While acknowledging that the various fragmentary chronicles upon which historians are obliged to rely often suggest that Persian rule “was a disaster for the local populations, featuring bloodshed and extraordinary exactions,” Foss meticulously documented the systematic retention of local administrative structures by the Persians and the modest scope of their more violent acts, usually in response to resistance. In Armenia, for example, after an initial deportation of the citizens of Theodosiopolis, the Persians secured the city to such an extent that a new church could be dedicated and the cathedral restored. Similarly at Edessa in Mesopotamia, Khosroes’ initial savagery was followed by a benevolent administration that recognized ancestral landholding and supported the local Monophysites. The Persian invaders understandably won the allegiance of Christians who believed that their new masters would keep the Byzantine Chalcedonians out. After the first jolt, life in Edessa was not much altered.
At Caesarea-on-the-sea, to judge from the survival of the churches of Christ and of St. Cornelius and the Tetrapylon, a similar picture of continuity after initial disruption emerges. While some continue to believe that the Persian raids had a substantial impact on the city and its population, recent work, particularly by Jodi Magness, seems clearly to move in the opposite direction. Overall, as Foss observed, the archaeological record “offers little corroboration for notions of widespread destruction at the hands of the Sassanian invaders. On the contrary, as in the case of southern Syria, evidence from the outlying regions of the Holy Land reveals normal activity continuing through the occupation, with numerous inscriptions dated to the period 614–630.” This revisionist account of the Persian invasion in the seventh century has encouraged a new consensus about the Near East on the eve of the Islamic conquests. Instead of lying desolate and ready for new rulers, it can be seen as already experienced in survival under a foreign power, and therefore all the more likely to be accommodating when a new one arrived. Since the Persians generally supported the Monophysites, they were able to maintain their struggle against Byzantium in a doctrinal way that was not unlike their support of Jews in Jerusalem in their opposition to the orthodox Christians they found in the city. Certainly the Christians suffered grievously, but there is little indication that either the Jews or the pagans did.

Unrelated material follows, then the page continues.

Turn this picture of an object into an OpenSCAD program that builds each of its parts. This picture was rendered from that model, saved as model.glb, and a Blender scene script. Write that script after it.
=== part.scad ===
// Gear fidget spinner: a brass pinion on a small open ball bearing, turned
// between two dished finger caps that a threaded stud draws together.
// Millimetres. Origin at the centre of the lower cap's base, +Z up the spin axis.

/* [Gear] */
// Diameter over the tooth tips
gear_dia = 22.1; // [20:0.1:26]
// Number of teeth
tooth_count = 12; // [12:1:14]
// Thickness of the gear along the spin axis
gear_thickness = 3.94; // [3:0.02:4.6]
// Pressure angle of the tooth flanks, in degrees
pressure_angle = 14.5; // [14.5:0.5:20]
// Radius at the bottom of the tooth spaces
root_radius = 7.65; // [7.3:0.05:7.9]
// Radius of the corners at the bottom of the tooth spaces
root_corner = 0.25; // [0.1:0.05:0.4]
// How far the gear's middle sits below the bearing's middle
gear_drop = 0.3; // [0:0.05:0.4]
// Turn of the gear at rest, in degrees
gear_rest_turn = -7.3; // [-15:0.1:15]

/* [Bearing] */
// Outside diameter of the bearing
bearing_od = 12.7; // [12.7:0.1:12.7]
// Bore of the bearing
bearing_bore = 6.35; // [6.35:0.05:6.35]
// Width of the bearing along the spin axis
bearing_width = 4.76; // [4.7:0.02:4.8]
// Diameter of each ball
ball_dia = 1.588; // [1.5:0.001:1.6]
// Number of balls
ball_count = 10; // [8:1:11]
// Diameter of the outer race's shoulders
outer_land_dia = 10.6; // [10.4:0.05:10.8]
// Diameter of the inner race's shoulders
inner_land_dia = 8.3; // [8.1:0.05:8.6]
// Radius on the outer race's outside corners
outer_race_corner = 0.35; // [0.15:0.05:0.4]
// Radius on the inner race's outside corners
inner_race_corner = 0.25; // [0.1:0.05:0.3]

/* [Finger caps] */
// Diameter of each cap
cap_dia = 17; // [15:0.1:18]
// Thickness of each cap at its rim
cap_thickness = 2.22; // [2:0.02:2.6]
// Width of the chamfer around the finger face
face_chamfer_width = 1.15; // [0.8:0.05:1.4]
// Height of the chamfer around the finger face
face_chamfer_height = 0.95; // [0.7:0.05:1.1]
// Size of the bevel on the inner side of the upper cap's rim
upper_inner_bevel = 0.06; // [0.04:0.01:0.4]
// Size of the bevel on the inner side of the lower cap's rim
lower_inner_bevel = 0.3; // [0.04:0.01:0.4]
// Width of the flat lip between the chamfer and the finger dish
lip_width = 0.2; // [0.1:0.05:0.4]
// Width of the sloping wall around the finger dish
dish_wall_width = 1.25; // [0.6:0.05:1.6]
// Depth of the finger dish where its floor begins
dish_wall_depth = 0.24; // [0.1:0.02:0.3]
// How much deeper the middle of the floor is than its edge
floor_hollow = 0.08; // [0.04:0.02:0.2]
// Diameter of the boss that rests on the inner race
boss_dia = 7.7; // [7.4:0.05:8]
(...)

The aftermath of the Persian capture of Jerusalem was, above all, the occupation of Egypt. Alexandria had received mostly Chalcedonian refugees, who were uncomfortable in Palestine with a foreign administration that supported Monophysites, but the arrival of the Persians exiled these Chalcedonians yet again. Such a dedicated Christian as John the Almsgiver, orthodox patriarch of Alexandria from 610 to 617, chose to leave his flock and flee to Cyprus, where he died in 619. Even the future patriarch of Jerusalem, Sophronius, who had recently come to Alexandria and had written—or would soon write—such eloquent verses about the capture of the city, decamped as well for Rome. The Persians cleverly exploited the confessional confusion of near-eastern Christendom in their war against Byzantium. This meant that the brunt of the invasion fell upon the Chalcedonians and the emperor Heraclius, against whom the Sassanians were waging their war. In pacifying and administering the regions they had conquered, they created a world that was not much different from what it had been before, with its rich traditions of Judaism, Christianity, paganism, and Hellenism.

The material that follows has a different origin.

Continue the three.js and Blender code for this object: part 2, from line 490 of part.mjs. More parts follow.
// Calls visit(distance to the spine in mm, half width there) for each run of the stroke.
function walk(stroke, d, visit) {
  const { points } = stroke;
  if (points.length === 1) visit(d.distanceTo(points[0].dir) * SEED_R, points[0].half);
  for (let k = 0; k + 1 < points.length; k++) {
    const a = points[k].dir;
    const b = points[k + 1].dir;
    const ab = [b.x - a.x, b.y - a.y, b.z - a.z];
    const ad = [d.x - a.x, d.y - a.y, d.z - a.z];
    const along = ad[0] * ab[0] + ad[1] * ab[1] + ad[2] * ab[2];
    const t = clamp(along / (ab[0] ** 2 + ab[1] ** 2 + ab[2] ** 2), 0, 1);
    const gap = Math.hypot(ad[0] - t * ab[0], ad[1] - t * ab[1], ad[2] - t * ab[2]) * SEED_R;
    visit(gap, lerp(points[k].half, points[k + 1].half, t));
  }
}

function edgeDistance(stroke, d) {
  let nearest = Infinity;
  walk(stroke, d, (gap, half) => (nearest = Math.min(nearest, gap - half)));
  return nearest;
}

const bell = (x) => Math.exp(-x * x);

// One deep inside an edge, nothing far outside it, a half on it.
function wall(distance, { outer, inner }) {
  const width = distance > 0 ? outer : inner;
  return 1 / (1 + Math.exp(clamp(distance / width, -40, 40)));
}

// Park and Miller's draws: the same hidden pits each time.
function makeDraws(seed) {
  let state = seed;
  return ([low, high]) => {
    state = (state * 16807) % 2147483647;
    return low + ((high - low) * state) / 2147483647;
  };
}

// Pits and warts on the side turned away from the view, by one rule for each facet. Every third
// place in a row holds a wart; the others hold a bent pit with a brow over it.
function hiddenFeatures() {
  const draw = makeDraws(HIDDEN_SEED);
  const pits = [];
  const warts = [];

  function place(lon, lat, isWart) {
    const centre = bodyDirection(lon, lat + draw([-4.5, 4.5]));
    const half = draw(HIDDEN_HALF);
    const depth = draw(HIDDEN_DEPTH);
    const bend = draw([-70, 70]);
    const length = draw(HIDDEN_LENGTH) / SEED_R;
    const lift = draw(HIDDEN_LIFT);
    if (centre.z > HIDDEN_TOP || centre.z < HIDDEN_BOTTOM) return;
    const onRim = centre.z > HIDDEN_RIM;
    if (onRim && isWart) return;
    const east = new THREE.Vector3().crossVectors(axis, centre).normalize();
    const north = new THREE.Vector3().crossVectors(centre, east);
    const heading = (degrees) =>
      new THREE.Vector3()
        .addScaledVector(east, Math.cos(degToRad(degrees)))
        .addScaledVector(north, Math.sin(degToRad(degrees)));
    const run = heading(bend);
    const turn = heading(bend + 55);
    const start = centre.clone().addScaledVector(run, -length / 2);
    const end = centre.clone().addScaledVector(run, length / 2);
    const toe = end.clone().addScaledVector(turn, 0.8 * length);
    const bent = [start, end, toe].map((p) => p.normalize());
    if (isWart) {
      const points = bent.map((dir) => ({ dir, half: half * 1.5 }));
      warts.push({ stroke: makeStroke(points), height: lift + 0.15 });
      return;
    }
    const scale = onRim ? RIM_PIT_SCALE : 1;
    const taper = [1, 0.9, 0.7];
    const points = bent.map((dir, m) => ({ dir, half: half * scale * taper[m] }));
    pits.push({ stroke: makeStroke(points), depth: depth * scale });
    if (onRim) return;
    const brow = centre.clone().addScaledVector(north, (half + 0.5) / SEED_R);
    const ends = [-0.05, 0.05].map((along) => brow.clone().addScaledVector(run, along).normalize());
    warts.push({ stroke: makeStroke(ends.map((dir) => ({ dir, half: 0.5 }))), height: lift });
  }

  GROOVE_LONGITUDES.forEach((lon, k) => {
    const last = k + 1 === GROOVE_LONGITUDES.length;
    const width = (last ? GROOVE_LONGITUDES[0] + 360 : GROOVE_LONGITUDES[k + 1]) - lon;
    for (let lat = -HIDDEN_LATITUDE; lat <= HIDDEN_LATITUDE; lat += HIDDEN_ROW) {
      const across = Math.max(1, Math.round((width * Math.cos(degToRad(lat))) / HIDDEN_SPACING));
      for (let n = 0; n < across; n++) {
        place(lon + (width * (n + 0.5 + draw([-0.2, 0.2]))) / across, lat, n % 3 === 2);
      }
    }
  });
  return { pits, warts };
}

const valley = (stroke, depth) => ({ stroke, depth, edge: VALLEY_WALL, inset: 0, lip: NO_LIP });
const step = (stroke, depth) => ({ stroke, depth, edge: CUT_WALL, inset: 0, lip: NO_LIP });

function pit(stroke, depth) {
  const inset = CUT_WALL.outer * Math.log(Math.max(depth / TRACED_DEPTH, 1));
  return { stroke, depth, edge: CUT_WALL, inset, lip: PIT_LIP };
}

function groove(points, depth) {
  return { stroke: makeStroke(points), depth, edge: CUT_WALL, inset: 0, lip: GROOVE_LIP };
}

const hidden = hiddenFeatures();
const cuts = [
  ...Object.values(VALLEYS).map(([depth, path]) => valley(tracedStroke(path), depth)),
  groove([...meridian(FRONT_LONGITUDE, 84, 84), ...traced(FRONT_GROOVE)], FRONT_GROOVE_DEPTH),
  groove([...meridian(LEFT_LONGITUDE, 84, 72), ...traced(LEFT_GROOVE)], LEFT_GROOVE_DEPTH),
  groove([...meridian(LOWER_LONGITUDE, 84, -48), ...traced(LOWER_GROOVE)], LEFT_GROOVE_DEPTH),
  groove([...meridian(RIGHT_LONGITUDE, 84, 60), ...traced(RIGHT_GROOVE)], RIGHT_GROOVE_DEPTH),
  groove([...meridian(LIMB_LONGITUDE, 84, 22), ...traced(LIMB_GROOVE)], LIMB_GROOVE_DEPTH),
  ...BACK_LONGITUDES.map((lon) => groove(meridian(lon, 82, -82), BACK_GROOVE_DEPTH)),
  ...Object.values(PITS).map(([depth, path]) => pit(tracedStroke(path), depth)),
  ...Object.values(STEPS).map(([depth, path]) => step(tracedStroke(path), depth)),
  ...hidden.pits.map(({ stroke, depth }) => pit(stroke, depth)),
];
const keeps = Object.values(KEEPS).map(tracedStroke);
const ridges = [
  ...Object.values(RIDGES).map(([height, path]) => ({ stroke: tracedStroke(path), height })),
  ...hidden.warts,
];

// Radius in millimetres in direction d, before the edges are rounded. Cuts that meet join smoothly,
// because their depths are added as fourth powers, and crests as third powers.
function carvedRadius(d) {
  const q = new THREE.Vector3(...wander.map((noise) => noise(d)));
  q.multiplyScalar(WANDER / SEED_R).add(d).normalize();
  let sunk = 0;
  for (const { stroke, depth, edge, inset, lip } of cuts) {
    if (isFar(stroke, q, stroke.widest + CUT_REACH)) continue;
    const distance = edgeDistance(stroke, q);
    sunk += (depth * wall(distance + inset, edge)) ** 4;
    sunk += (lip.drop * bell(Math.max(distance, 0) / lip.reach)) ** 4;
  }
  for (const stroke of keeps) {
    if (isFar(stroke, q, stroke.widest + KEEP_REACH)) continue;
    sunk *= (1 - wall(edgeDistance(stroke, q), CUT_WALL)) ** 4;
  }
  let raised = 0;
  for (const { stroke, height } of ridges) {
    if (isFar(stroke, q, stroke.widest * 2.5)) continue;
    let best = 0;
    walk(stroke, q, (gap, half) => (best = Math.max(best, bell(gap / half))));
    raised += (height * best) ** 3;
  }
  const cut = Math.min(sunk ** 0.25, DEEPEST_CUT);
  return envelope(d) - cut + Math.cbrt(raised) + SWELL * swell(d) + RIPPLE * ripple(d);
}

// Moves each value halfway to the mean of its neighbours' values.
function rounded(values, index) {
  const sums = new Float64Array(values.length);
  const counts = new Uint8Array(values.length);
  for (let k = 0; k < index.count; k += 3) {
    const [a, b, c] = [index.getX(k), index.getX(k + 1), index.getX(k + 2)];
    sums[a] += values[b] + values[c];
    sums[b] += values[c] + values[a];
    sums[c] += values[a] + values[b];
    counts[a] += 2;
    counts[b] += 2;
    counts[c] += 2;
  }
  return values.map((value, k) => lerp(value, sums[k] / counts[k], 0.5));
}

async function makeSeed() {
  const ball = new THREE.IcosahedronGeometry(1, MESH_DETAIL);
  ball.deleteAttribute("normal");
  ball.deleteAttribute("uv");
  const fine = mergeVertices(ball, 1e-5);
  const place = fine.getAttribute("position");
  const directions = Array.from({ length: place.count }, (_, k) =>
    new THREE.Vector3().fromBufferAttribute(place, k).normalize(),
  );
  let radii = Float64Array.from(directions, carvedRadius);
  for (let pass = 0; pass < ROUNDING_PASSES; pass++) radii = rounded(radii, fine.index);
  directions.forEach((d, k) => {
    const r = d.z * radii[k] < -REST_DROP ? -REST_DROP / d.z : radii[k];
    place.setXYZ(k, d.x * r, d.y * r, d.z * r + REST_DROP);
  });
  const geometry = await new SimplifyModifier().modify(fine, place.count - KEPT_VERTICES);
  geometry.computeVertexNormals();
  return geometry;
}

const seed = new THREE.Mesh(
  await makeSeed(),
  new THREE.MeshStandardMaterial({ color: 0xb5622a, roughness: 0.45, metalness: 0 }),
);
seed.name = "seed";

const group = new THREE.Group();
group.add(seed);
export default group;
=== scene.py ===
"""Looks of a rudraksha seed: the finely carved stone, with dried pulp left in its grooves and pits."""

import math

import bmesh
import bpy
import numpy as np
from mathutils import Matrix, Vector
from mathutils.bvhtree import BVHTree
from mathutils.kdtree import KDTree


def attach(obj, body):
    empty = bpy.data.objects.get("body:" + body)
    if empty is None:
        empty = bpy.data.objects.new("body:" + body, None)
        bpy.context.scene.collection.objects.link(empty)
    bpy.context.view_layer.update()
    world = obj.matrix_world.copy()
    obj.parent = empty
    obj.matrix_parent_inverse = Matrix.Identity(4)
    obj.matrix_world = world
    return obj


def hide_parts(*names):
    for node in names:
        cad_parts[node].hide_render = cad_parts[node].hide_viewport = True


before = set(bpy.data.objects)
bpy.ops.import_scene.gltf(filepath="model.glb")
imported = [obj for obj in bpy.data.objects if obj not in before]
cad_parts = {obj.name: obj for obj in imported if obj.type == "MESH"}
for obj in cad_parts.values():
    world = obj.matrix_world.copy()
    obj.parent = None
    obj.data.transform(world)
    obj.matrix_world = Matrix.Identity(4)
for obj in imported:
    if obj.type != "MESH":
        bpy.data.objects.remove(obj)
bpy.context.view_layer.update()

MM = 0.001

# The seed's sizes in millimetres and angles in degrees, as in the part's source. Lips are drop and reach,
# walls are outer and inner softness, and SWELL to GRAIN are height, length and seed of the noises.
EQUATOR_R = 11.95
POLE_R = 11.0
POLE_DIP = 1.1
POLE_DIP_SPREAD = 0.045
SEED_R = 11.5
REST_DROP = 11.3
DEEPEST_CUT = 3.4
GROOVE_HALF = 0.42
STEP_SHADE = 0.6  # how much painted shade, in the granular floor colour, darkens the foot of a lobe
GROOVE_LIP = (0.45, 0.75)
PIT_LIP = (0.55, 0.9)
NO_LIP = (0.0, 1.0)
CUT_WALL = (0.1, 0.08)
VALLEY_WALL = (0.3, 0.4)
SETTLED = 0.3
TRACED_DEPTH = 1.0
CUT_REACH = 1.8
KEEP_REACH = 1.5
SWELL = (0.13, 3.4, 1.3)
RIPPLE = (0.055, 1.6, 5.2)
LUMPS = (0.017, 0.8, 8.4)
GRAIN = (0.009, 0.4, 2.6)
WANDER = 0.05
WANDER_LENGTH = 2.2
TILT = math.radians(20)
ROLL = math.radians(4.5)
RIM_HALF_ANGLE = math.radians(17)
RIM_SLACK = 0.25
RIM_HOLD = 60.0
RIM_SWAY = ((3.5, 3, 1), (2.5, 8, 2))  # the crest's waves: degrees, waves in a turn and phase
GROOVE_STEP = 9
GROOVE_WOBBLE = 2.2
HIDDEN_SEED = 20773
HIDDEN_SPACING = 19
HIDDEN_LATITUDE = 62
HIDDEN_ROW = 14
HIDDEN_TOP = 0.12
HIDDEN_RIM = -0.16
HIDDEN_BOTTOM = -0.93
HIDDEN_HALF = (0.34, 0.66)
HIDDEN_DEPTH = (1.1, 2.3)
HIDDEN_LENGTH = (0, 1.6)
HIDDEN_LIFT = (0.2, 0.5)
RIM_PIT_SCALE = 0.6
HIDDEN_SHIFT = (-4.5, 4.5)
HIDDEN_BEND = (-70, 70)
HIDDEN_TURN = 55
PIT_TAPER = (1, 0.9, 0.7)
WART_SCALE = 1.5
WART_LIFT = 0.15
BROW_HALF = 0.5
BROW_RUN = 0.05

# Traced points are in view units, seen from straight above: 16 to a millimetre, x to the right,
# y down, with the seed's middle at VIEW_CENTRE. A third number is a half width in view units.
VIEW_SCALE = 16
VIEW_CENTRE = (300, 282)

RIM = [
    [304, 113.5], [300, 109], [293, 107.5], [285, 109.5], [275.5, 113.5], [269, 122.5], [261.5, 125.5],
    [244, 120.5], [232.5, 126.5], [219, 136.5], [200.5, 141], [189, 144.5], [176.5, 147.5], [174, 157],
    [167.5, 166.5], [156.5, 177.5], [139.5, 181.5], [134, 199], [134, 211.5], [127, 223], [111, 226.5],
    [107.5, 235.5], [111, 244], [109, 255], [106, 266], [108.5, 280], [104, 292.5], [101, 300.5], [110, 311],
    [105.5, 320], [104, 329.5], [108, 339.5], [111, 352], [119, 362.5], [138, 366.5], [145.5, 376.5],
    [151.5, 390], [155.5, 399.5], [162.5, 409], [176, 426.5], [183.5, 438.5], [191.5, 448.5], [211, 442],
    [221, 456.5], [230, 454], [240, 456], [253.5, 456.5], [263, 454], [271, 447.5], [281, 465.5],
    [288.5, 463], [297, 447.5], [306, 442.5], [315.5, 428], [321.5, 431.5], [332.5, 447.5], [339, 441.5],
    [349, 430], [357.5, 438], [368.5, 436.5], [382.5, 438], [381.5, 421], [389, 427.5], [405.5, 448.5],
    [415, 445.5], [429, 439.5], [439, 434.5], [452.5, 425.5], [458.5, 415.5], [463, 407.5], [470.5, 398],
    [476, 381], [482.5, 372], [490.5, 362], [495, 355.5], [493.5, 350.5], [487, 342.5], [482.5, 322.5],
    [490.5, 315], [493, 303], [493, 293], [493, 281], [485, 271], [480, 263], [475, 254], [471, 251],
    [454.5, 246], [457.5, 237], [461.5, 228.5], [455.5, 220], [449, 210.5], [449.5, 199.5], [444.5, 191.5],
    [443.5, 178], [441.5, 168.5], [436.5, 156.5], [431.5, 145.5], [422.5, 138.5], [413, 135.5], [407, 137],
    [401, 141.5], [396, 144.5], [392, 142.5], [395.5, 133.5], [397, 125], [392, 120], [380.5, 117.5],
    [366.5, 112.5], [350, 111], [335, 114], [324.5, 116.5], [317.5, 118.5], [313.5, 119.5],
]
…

Accordingly when the armies of Muḥammad arrived, they did not find a shattered civilization and a ruined economy. They found Christian communities that the previous invaders had supported, as well as Chalcedonians like Sophronius, who had returned peacefully to Jerusalem in 619 to bury his friend John Moschus. At some point after his exile in Alexandria, Sophronius included among his Anacreontic poems on church feasts not only his bitter lamentation over the Persian invasion, but also two further poems that were a detailed and nostalgic celebration of the city’s principal monuments and holy places. Exactly when he wrote these is unclear, but we know that he was back in Jerusalem by 619. He had either experienced the events of 614 in person or was well informed about them, and five years later he certainly saw the condition of the city at that time with his own eyes. Since he is unlikely to have been composing fancy Greek verses when Moschus was dying in Rome, the odds are that the Anacreontics about the glories of Jerusalem were written after he had actually returned to the city. The poems themselves imply, by their impassioned longing to see the various monuments, that he was away when he was writing them, or perhaps, by a common literary artifice, imagined he was away. But, in any case, absolutely nothing in the two poems about the holy places of Jerusalem suggests that Sophronius was aware of the slightest damage or destruction to any of them.

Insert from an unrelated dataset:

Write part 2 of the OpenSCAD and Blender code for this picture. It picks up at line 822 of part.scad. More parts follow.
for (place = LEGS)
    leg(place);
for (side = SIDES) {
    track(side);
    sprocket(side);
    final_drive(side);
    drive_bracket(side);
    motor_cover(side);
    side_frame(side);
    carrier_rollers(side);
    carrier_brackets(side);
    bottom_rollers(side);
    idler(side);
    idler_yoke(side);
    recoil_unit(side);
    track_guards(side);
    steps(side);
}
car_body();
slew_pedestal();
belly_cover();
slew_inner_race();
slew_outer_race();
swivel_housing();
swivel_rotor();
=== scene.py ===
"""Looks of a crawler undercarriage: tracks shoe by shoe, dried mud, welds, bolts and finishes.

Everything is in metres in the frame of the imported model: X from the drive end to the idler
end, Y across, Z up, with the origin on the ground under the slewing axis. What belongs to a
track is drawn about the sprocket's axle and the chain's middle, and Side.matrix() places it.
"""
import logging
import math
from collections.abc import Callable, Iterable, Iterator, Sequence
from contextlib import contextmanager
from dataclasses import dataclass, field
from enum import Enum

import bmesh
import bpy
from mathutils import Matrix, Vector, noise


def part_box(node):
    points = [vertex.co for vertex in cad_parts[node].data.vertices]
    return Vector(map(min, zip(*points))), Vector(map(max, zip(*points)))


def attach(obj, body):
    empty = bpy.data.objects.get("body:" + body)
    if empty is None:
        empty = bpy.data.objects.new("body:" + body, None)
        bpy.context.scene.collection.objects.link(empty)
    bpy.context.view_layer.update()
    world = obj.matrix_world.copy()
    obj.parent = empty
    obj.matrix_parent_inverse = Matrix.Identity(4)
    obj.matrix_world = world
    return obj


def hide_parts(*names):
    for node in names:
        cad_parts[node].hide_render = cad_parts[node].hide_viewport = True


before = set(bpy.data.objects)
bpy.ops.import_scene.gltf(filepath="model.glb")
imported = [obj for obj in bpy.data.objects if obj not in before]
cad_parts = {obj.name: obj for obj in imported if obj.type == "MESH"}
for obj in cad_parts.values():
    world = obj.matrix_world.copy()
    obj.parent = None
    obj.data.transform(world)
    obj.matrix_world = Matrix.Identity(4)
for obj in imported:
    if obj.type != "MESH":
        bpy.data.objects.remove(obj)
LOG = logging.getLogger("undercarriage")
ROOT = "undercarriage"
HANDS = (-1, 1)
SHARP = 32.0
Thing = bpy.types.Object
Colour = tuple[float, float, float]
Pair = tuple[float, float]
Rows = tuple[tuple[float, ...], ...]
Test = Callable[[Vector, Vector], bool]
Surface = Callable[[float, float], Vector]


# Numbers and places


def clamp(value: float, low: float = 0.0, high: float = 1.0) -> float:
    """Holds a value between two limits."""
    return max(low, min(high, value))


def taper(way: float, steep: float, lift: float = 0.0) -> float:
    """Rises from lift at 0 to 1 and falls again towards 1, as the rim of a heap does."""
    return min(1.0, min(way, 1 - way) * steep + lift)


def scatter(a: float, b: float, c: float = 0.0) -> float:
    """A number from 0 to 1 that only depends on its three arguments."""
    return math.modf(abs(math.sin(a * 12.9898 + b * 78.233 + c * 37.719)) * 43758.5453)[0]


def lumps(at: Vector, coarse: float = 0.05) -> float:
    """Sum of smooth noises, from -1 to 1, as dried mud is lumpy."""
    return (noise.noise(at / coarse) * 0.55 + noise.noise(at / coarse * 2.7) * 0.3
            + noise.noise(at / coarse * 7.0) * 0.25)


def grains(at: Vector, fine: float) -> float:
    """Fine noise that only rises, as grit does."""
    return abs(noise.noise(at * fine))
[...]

Meanwhile, the Arabs in Arabia showed little interest in the quarrels of Monophysites and Chalcedonians, and there was no reason why they should. They could remember that the monophysite negus of Ethiopia had gladly made common cause with the orthodox emperor in Constantinople, and that refugees from the civil strife in the Prophet’s city of Mecca had fled for safety, at an early stage, to Axum. At the moment of Muḥammad’s emigration (hijra) from Mecca to Medina in 622, the superpowers of the Near East were still Sassanian Persia and the state that we call Byzantium, but was known everywhere in the region simply as Rome. One of these was soon to be annihilated. Neither of them could possibly have expected that. But the hagiographical tradition suggests that the holy Anastasius, who had been a Zoroastrian in the Persian army at Ctesiphon when the fragments of the True Cross arrived there from Jerusalem after 614, was moved to convert to Christianity, and he, so we are told, at least at the time of his subsequent martyrdom, allegedly foretold the death of Khosroes and the end of his empire.